▶ _Set exercise_: Take the material and output all of it exactly.
━━ Information provided
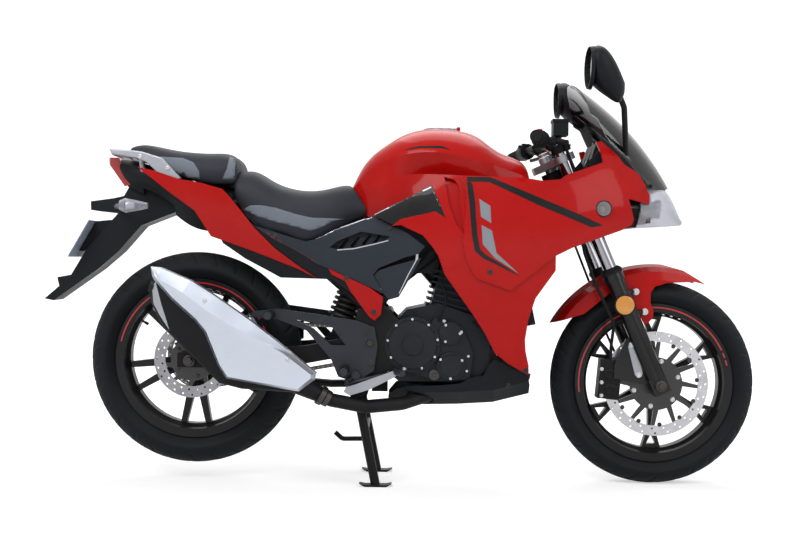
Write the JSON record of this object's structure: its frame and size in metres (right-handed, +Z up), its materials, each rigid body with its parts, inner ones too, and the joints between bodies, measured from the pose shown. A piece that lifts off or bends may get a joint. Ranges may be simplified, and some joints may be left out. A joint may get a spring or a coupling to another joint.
{
  "type": "sport motorcycle",
  "caption": "Full-fairing sport motorcycle on its centre stand, with turning wheels, raked steering, folding stands and a hinged fuel cap.",
  "frame": {"origin": "on the floor below the middle of the machine's bounding box", "axes": "+X to the front of the machine, +Y to the rider's left, +Z up"},
  "size_m": [2.0639, 0.7202, 1.2172],
  "materials": {
    "frame_paint": "satin black frame paint",
    "satin_black_metal": "satin black paint on metal",
    "steel": "plain machined steel",
    "dark_steel": "darkened steel",
    "engine_alloy": "dark painted cast alloy",
    "silver_shield": "satin silver paint",
    "red_paint": "gloss red paint",
    "black_plastic": "moulded black plastic",
    "grey_plastic": "moulded dark grey plastic",
    "seat_vinyl": "grained charcoal vinyl",
    "rail_silver": "satin cast alloy",
    "red_lens": "red lamp lens",
    "plate": "blank painted plate",
    "clear_lens": "clear lamp lens",
    "smoked_screen": "dark smoked screen",
    "chrome": "polished hard chrome",
    "grip_rubber": "ribbed black rubber",
    "tyre": "black tyre rubber",
    "wheel_black": "black painted cast alloy",
    "disc_steel": "machined brake steel"
  },
  "bodies": {
    "chassis": {"frame": "frame_paint", "swingarm": "satin_black_metal", "rear_axle": "steel", "rear_shock": "satin_black_metal", "engine_block": "engine_alloy", "engine_covers": "engine_alloy", "radiator": "satin_black_metal", "exhaust_pipe": "dark_steel", "muffler": "satin_black_metal", "muffler_cover": "silver_shield", "fuel_tank": "red_paint", "tank_side_panels": "black_plastic", "rider_seat": "seat_vinyl", "pillion_seat": "seat_vinyl", "grab_rail": "rail_silver", "tail_panels": "red_paint", "tail_under": "black_plastic", "tail_lamp": "red_lens", "number_plate": "plate", "indicators": "clear_lens", "side_covers": "grey_plastic", "heel_panels": "red_paint", "side_fairing_right": "red_paint", "side_fairing_left": "red_paint", "nose_cowl": "black_plastic", "headlamp": "clear_lens", "windscreen": "smoked_screen", "instrument_panel": "black_plastic", "belly_pan": "black_plastic", "mirrors": "black_plastic", "footrests": "engine_alloy", "chain": "dark_steel", "chain_guard": "black_plastic"},
    "front_wheel": {"front_tyre": "tyre", "front_rim": "wheel_black", "front_disc": "disc_steel"},
    "steering": {"fork_yokes": "rail_silver", "fork_tubes": "chrome", "fork_sliders": "satin_black_metal", "front_axle": "steel", "front_caliper": "rail_silver", "front_mudguard": "red_paint", "handlebars": "satin_black_metal", "grips": "grip_rubber", "hand_controls": "black_plastic", "hoses": "black_plastic"},
    "rear_wheel": {"rear_tyre": "tyre", "rear_rim": "wheel_black", "rear_disc": "disc_steel", "rear_sprocket": "dark_steel"},
    "centre_stand": {"centre_stand": "satin_black_metal"},
    "side_stand": {"side_stand": "satin_black_metal"},
    "fuel_cap": {"fuel_cap": "rail_silver"}
  },
  "joints": [
    {"name": "steering_turn", "type": "hinge", "parent": "chassis", "child": "steering", "pos_m": [0.48659, 0, 0.78643], "axis": [-0.3987, 0, 0.9171], "range_deg": [-27, 27]},
    {"name": "front_wheel_spin", "type": "hinge", "parent": "steering", "child": "front_wheel", "pos_m": [0.738, 0, 0.296], "axis": [0, 1, 0], "continuous": true},
    {"name": "rear_wheel_spin", "type": "hinge", "parent": "chassis", "child": "rear_wheel", "pos_m": [-0.592, 0, 0.35], "axis": [0, 1, 0], "continuous": true},
    {"name": "centre_stand_fold", "type": "hinge", "parent": "chassis", "child": "centre_stand", "pos_m": [-0.118, 0, 0.262], "axis": [0, 1, 0], "range_deg": [0, 85]},
    {"name": "side_stand_swing", "type": "hinge", "parent": "chassis", "child": "side_stand", "pos_m": [-0.059, 0.165, 0.262], "axis": [0, -0.9659, -0.2588], "range_deg": [0, 95]},
    {"name": "fuel_cap_lift", "type": "hinge", "parent": "chassis", "child": "fuel_cap", "pos_m": [0.163, 0, 1.026], "axis": [0, 1, 0], "range_deg": [0, 95]}
  ]
}
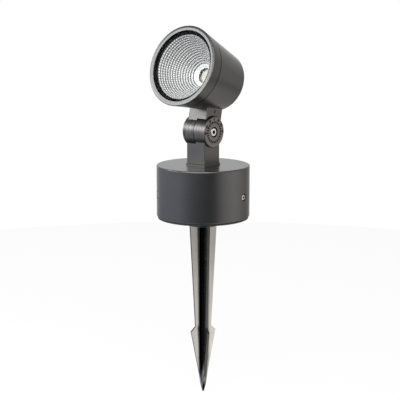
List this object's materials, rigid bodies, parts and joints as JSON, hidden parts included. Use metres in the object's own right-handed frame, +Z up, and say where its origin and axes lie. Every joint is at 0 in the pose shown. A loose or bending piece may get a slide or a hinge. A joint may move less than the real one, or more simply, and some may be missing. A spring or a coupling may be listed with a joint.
{
  "type": "garden spike spotlight",
  "caption": "Outdoor spotlight on a ground spike: drum base with a driver, square post that swivels, clamped tilt joint with a dial, and a tapered round head with a reflector.",
  "frame": {"origin": "centre of the base's underside at ground level, where the spike's collar meets it", "axes": "+Z up along the spike and the swivel axis, -Y where the head faces, +X out of the dial along the tilt axis"},
  "size_m": [0.12, 0.1384, 0.4832],
  "materials": {
    "anthracite_coat": "fine matt powder coat",
    "black_coat": "satin black coat",
    "spike_metal": "satin cast, grey",
    "black_rubber": "matt black",
    "stainless": "bright stainless steel",
    "brass": "turned brass",
    "black_plastic": "satin black nylon",
    "driver_plastic": "light grey plastic",
    "circuit_board": "green solder mask",
    "lead_insulation": "silicone wire insulation",
    "glass": "clear tempered glass",
    "reflector_aluminium": "bright faceted, vacuum coated",
    "holder_plastic": "dark grey heat-proof plastic",
    "board_aluminium": "milled",
    "emitter": "pale phosphor layer, unlit"
  },
  "bodies": {
    "base": {"base_housing": "anthracite_coat", "bottom_plate": "black_coat", "bottom_gasket": "black_rubber", "plate_uprights": "stainless", "base_side_screws": "stainless", "ground_spike": "spike_metal", "spike_stud": "stainless", "spike_washer": "stainless", "spike_nut": "stainless", "driver_case": "driver_plastic", "driver_board": "circuit_board", "driver_board_screws": "stainless", "driver_lid": "driver_plastic", "terminal_block": "driver_plastic", "terminal_screws": "stainless", "driver_leads": "lead_insulation", "gland_body": "black_plastic", "gland_seal": "black_rubber", "gland_cap": "black_plastic", "gland_locknut": "black_plastic"},
    "post": {"lower_post": "anthracite_coat", "foot_ring": "black_rubber", "stop_washer": "stainless", "spring_washer": "stainless", "pan_nut": "brass", "friction_ring": "black_rubber"},
    "clamp": {"clamp_screw": "stainless"},
    "head": {"clamp_nut": "stainless", "pivot_bush": "brass", "upper_arm": "anthracite_coat", "arm_bolts": "stainless", "head_housing": "anthracite_coat", "front_bezel": "anthracite_coat", "bezel_seal": "black_rubber", "glass_lens": "glass", "lens_gasket": "black_rubber", "reflector": "reflector_aluminium", "cob_holder": "holder_plastic", "holder_screws": "stainless", "cob_board": "board_aluminium", "cob_emitter": "emitter", "heat_spreader": "board_aluminium", "spreader_screws": "stainless", "emitter_leads": "lead_insulation"}
  },
  "joints": [
    {"name": "swivel", "type": "hinge", "parent": "base", "child": "post", "pos_m": [0, 0, 0.0688], "axis": [0, 0, 1], "range_deg": [-165, 165]},
    {"name": "tilt", "type": "hinge", "parent": "post", "child": "head", "pos_m": [0, 0, 0.112], "axis": [1, 0, 0], "range_deg": [-72, 65]},
    {"name": "clamp_turn", "type": "hinge", "parent": "post", "child": "clamp", "pos_m": [0.0118, 0, 0.112], "axis": [1, 0, 0], "range_deg": [0, 180]}
  ]
}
━━━━
▶ _Complete answer_:
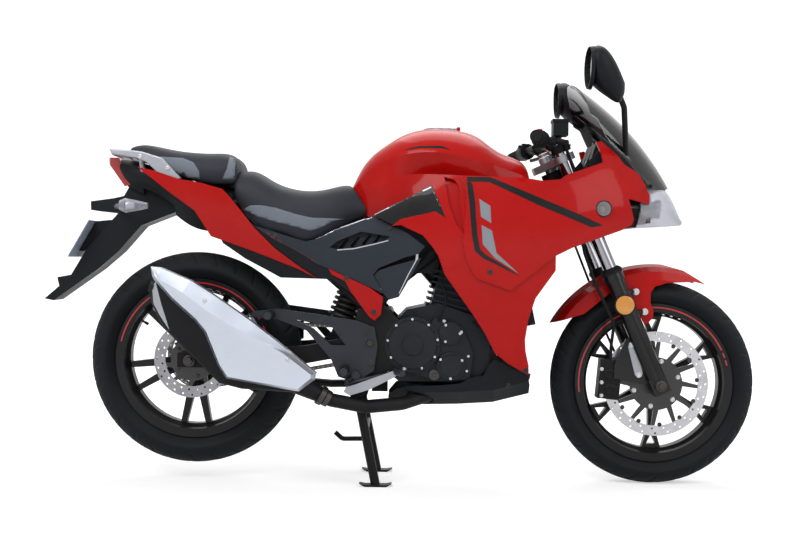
Write the JSON record of this object's structure: its frame and size in metres (right-handed, +Z up), its materials, each rigid body with its parts, inner ones too, and the joints between bodies, measured from the pose shown. A piece that lifts off or bends may get a joint. Ranges may be simplified, and some joints may be left out. A joint may get a spring or a coupling to another joint.
{
  "type": "sport motorcycle",
  "caption": "Full-fairing sport motorcycle on its centre stand, with turning wheels, raked steering, folding stands and a hinged fuel cap.",
  "frame": {"origin": "on the floor below the middle of the machine's bounding box", "axes": "+X to the front of the machine, +Y to the rider's left, +Z up"},
  "size_m": [2.0639, 0.7202, 1.2172],
  "materials": {
    "frame_paint": "satin black frame paint",
    "satin_black_metal": "satin black paint on metal",
    "steel": "plain machined steel",
    "dark_steel": "darkened steel",
    "engine_alloy": "dark painted cast alloy",
    "silver_shield": "satin silver paint",
    "red_paint": "gloss red paint",
    "black_plastic": "moulded black plastic",
    "grey_plastic": "moulded dark grey plastic",
    "seat_vinyl": "grained charcoal vinyl",
    "rail_silver": "satin cast alloy",
    "red_lens": "red lamp lens",
    "plate": "blank painted plate",
    "clear_lens": "clear lamp lens",
    "smoked_screen": "dark smoked screen",
    "chrome": "polished hard chrome",
    "grip_rubber": "ribbed black rubber",
    "tyre": "black tyre rubber",
    "wheel_black": "black painted cast alloy",
    "disc_steel": "machined brake steel"
  },
  "bodies": {
    "chassis": {"frame": "frame_paint", "swingarm": "satin_black_metal", "rear_axle": "steel", "rear_shock": "satin_black_metal", "engine_block": "engine_alloy", "engine_covers": "engine_alloy", "radiator": "satin_black_metal", "exhaust_pipe": "dark_steel", "muffler": "satin_black_metal", "muffler_cover": "silver_shield", "fuel_tank": "red_paint", "tank_side_panels": "black_plastic", "rider_seat": "seat_vinyl", "pillion_seat": "seat_vinyl", "grab_rail": "rail_silver", "tail_panels": "red_paint", "tail_under": "black_plastic", "tail_lamp": "red_lens", "number_plate": "plate", "indicators": "clear_lens", "side_covers": "grey_plastic", "heel_panels": "red_paint", "side_fairing_right": "red_paint", "side_fairing_left": "red_paint", "nose_cowl": "black_plastic", "headlamp": "clear_lens", "windscreen": "smoked_screen", "instrument_panel": "black_plastic", "belly_pan": "black_plastic", "mirrors": "black_plastic", "footrests": "engine_alloy", "chain": "dark_steel", "chain_guard": "black_plastic"},
    "front_wheel": {"front_tyre": "tyre", "front_rim": "wheel_black", "front_disc": "disc_steel"},
    "steering": {"fork_yokes": "rail_silver", "fork_tubes": "chrome", "fork_sliders": "satin_black_metal", "front_axle": "steel", "front_caliper": "rail_silver", "front_mudguard": "red_paint", "handlebars": "satin_black_metal", "grips": "grip_rubber", "hand_controls": "black_plastic", "hoses": "black_plastic"},
    "rear_wheel": {"rear_tyre": "tyre", "rear_rim": "wheel_black", "rear_disc": "disc_steel", "rear_sprocket": "dark_steel"},
    "centre_stand": {"centre_stand": "satin_black_metal"},
    "side_stand": {"side_stand": "satin_black_metal"},
    "fuel_cap": {"fuel_cap": "rail_silver"}
  },
  "joints": [
    {"name": "steering_turn", "type": "hinge", "parent": "chassis", "child": "steering", "pos_m": [0.48659, 0, 0.78643], "axis": [-0.3987, 0, 0.9171], "range_deg": [-27, 27]},
    {"name": "front_wheel_spin", "type": "hinge", "parent": "steering", "child": "front_wheel", "pos_m": [0.738, 0, 0.296], "axis": [0, 1, 0], "continuous": true},
    {"name": "rear_wheel_spin", "type": "hinge", "parent": "chassis", "child": "rear_wheel", "pos_m": [-0.592, 0, 0.35], "axis": [0, 1, 0], "continuous": true},
    {"name": "centre_stand_fold", "type": "hinge", "parent": "chassis", "child": "centre_stand", "pos_m": [-0.118, 0, 0.262], "axis": [0, 1, 0], "range_deg": [0, 85]},
    {"name": "side_stand_swing", "type": "hinge", "parent": "chassis", "child": "side_stand", "pos_m": [-0.059, 0.165, 0.262], "axis": [0, -0.9659, -0.2588], "range_deg": [0, 95]},
    {"name": "fuel_cap_lift", "type": "hinge", "parent": "chassis", "child": "fuel_cap", "pos_m": [0.163, 0, 1.026], "axis": [0, 1, 0], "range_deg": [0, 95]}
  ]
}
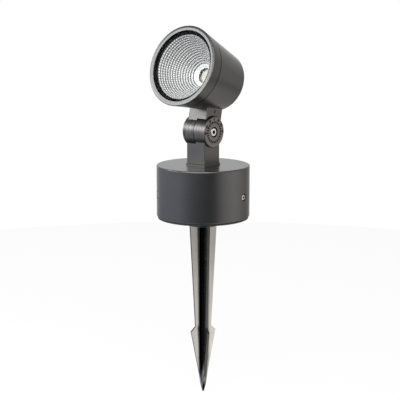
List this object's materials, rigid bodies, parts and joints as JSON, hidden parts included. Use metres in the object's own right-handed frame, +Z up, and say where its origin and axes lie. Every joint is at 0 in the pose shown. A loose or bending piece may get a slide or a hinge. A joint may move less than the real one, or more simply, and some may be missing. A spring or a coupling may be listed with a joint.
{
  "type": "garden spike spotlight",
  "caption": "Outdoor spotlight on a ground spike: drum base with a driver, square post that swivels, clamped tilt joint with a dial, and a tapered round head with a reflector.",
  "frame": {"origin": "centre of the base's underside at ground level, where the spike's collar meets it", "axes": "+Z up along the spike and the swivel axis, -Y where the head faces, +X out of the dial along the tilt axis"},
  "size_m": [0.12, 0.1384, 0.4832],
  "materials": {
    "anthracite_coat": "fine matt powder coat",
    "black_coat": "satin black coat",
    "spike_metal": "satin cast, grey",
    "black_rubber": "matt black",
    "stainless": "bright stainless steel",
    "brass": "turned brass",
    "black_plastic": "satin black nylon",
    "driver_plastic": "light grey plastic",
    "circuit_board": "green solder mask",
    "lead_insulation": "silicone wire insulation",
    "glass": "clear tempered glass",
    "reflector_aluminium": "bright faceted, vacuum coated",
    "holder_plastic": "dark grey heat-proof plastic",
    "board_aluminium": "milled",
    "emitter": "pale phosphor layer, unlit"
  },
  "bodies": {
    "base": {"base_housing": "anthracite_coat", "bottom_plate": "black_coat", "bottom_gasket": "black_rubber", "plate_uprights": "stainless", "base_side_screws": "stainless", "ground_spike": "spike_metal", "spike_stud": "stainless", "spike_washer": "stainless", "spike_nut": "stainless", "driver_case": "driver_plastic", "driver_board": "circuit_board", "driver_board_screws": "stainless", "driver_lid": "driver_plastic", "terminal_block": "driver_plastic", "terminal_screws": "stainless", "driver_leads": "lead_insulation", "gland_body": "black_plastic", "gland_seal": "black_rubber", "gland_cap": "black_plastic", "gland_locknut": "black_plastic"},
    "post": {"lower_post": "anthracite_coat", "foot_ring": "black_rubber", "stop_washer": "stainless", "spring_washer": "stainless", "pan_nut": "brass", "friction_ring": "black_rubber"},
    "clamp": {"clamp_screw": "stainless"},
    "head": {"clamp_nut": "stainless", "pivot_bush": "brass", "upper_arm": "anthracite_coat", "arm_bolts": "stainless", "head_housing": "anthracite_coat", "front_bezel": "anthracite_coat", "bezel_seal": "black_rubber", "glass_lens": "glass", "lens_gasket": "black_rubber", "reflector": "reflector_aluminium", "cob_holder": "holder_plastic", "holder_screws": "stainless", "cob_board": "board_aluminium", "cob_emitter": "emitter", "heat_spreader": "board_aluminium", "spreader_screws": "stainless", "emitter_leads": "lead_insulation"}
  },
  "joints": [
    {"name": "swivel", "type": "hinge", "parent": "base", "child": "post", "pos_m": [0, 0, 0.0688], "axis": [0, 0, 1], "range_deg": [-165, 165]},
    {"name": "tilt", "type": "hinge", "parent": "post", "child": "head", "pos_m": [0, 0, 0.112], "axis": [1, 0, 0], "range_deg": [-72, 65]},
    {"name": "clamp_turn", "type": "hinge", "parent": "post", "child": "clamp", "pos_m": [0.0118, 0, 0.112], "axis": [1, 0, 0], "range_deg": [0, 180]}
  ]
}